A tributação de software via download, seja no mercado interno ou externo, ainda é alvo de diversas discussões no mundo jurídico, tendo em vista, sobretudo, o fato de a legislação tributária brasileira não estar totalmente adequada para enfrentar o tema e fornecer, consequentemente, maior segurança jurídica aos contribuintes.

Neste contexto, é importante analisar, primeiramente, o conceito estabelecido na Lei nº 9.609/98, que dispõe sobre a proteção da propriedade intelectual de programa de computador, ao determinar que o programa de computador, denominado também de software, é “a expressão de um conjunto organizado de instruções em linguagem natural ou codificada, contida em suporte físico de qualquer natureza, de emprego necessário em máquinas automáticas de tratamento da informação, dispositivos, instrumentos ou equipamentos periféricos, baseados em técnica digital ou análoga, para fazê-los funcionar de modo e para fins determinados.”

Assim, o software, nos termos acima, caracteriza-se como uma criação intelectual, bem imaterial, que não se confunde com o suporte utilizado para que ele seja difundido.

Já o artigo 9º da referida lei estabelece que o uso do programa de computador deverá ser objeto de contrato de licença[1]. Nos termos do referido dispositivo, verifica-se que a disponibilização de softwares caracteriza-se, via de regra, por ser um contrato de licença de uso, através do qual o adquirente não se torna proprietário do software, mas tão somente detém uma licença para utilizá-lo.

Neste contexto, no que tange à caracterização do software, as jurisprudências do Supremo Tribunal Federal e do Superior Tribunal de Justiça classificaram-no utilizando como critério sua forma de produção, parâmetro este utilizado para distinguir as aplicáveis formas de tributação. Assim, conceituou-se como software de prateleira aquele produzido em escala e vendido a varejo, enquanto o software por encomenda seria um software customizado, elaborado de acordo com as necessidades específicas de seu usuário.

Feitas estas considerações preliminares, quanto à definição e classificação do software, passemos a analisar a tributação das aquisições de software, especificamente via download, tanto no mercado interno, quanto no externo.

Evolução do entendimento dos Tribunais Superiores ao longo do tempo

Quando enfrentou o assunto, através do RE 176.626/SP[2], o Supremo Tribunal Federal entendeu, à luz do Decreto Lei nº 406/68, que a operação de licenciamento ou cessão de direito de uso de programas de computador, estaria  sujeita à incidência do Imposto sobre Serviços - ISS[3], enquanto a comercialização do software padronizado, ao ICMS.
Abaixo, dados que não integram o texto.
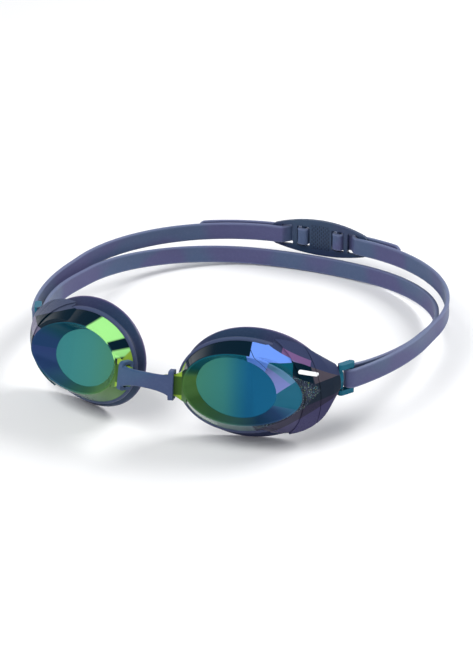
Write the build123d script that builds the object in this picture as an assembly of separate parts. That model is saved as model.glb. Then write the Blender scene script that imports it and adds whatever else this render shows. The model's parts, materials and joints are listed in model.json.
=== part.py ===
from build123d import *

import os
from math import cos, degrees, pi, radians, sin

# Swim goggles: two pitched eye cups on a hooked nose bridge, and one silicone strap that runs twice
# round the head and is woven through a clip at the back. Millimetres.
# The parts are drawn with the strap ring level: X to the wearer's left, Y to the back of the head, Z up.
# Only the half at +X, the wearer's left, is drawn, and is then mirrored. At the end everything is tipped
# back until it stands on the two eye seals and on the back of the lower strand.

# ---- strap ring in plan: half of the outer mid-line, from the middle of the back to a side loop ----
STRAP_WIDTH = 8.0
STRAP_THICK = 1.7
RING_BACK_Y = 171.0
BACK_RADIUS, BACK_TURN = 150.0, 10.0
CORNER_RADIUS, CORNER_TURN = 72.8, 80.0
SIDE_RUN = 11.0
SIDE_RADIUS, SIDE_TURN = 110.0, 27.0
UPPER_RISE = 0.9            # degrees that the upper strand climbs towards the back
LOWER_FALL = 3.8            # degrees that the lower strand drops towards the back
MIDDLE_GAP = 1.2            # between the two halves of the lower strand
CLIP_GAP = 1.2              # between the clip's length of strap and each upper strand
LEG = 4.0                   # length of the inner layer that stays with each loop turn
OUTER_LEG = 7.0             # the outer layer's leg before it is rounded off by the lift cylinder
LIFT_RADIUS = 5.2           # the turn's outer leg ends on this cylinder, so that the upper strand can lift
PIECE_GAP = 0.3             # between pieces of the strap that move on different bodies

# ---- side loop at the end of each temple arm ----
BAR_RADIUS = 1.25
BAR_CLEARANCE = 0.08
LAYER_INSET = 2 * (BAR_RADIUS + BAR_CLEARANCE) + STRAP_THICK
LOOP_RAIL = 2.2
LOOP_PLAY = 0.4
LOOP_REACH = 4.8            # from the bar's axis to the end of the arm
LOOP_HALF_HEIGHT = STRAP_WIDTH / 2 + LOOP_PLAY + LOOP_RAIL

# ---- eye cup: every outline is an oval in a plane at some depth behind the rim ----
OVAL_POINTS = 12
CUP_CENTRE = (38.45, 7.29, -0.87)   # middle of the rim
CUP_WRAP = 15.0
CUP_PITCH = 10.0
WALL = 1.8
RIM = dict(long=24.3, tall=14.6, slant=-0.04, taper=0.10)
DISH = dict(shift=-3.1, long=16.1, tall=12.0, slant=-0.10, taper=0.03)
DISH_DEPTH = 3.9
BASE = dict(long=27.0, tall=18.5, taper=0.06)
BASE_DEPTH = 7.5
SEAL = (                    # depth, shift to the temple, half length, half height
    (7.6, 0.1, 27.7, 19.2), (9.2, 0.4, 28.2, 19.8), (10.1, 0.6, 26.9, 18.5), (11.4, 1.0, 27.1, 19.0),
    (13.6, 2.4, 29.4, 22.0), (14.8, 3.0, 30.1, 22.7), (15.8, 3.0, 29.5, 22.1))
SEAL_MOUTH = ((7.5, 0.0, 25.2, 16.7), (12.0, 1.0, 25.2, 17.2), (15.8, 2.8, 26.8, 19.4))
SEAL_TAPER = 0.06
ARM_ROOT = dict(depth=0.5, shift=5.6, long=18.4, tall=14.0)
ARM_FLARE = dict(depth=10.0, shift=12.5, long=22.2, tall=19.0)    # where the arm spreads over the seal
ARM_TIP = dict(long=1.5, tall=4.7)
ARM_CLEARANCE = 0.35
TRIM_THICK = 0.6
TRIM_GAP = 0.2              # under the trim and accent, filled by their adhesive
TRIM_SPAN = (-17.0, -6.9)   # distances from the loop bar, towards the back
ACCENT_SPAN = (-25.0, -17.3)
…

Enfrentando novamente a matéria, em julgamento mais recente (em sede de Medida Cautelar na ADI 1945[4]), o STF concedeu novo tratamento ao tema, ao analisar a tributação do ICMS na disponibilização de softwares especificamente via download. Entendeu-se que o meio pelo qual são disponibilizados os programas de computador não deve descaracterizar a natureza da operação, que no caso tratava-se de circulação de mercadoria[5].

Considerando que o caso acima ainda não foi definitivamente julgado pelo Pretório Excelso, faz-se oportuno analisar, por ora, o entendimento que vem sendo adotado pelas Autoridades Fiscais e Tribunais Administrativos, tanto nas operações internas quanto internacionais.

Aquisição de software em operações internacionais

Há alguns anos os contribuintes e as autoridades fiscais protagonizam uma disputa incessante em relação à efetiva natureza jurídica dos valores remetidos ao exterior, por empresas brasileiras, a título de licenciamento de software. O cerne da discussão baseia-se no enquadramento dos licenciamentos de software como pagamentos por serviços prestados ou, por outro viés, como uma licença de uso de direitos autorais.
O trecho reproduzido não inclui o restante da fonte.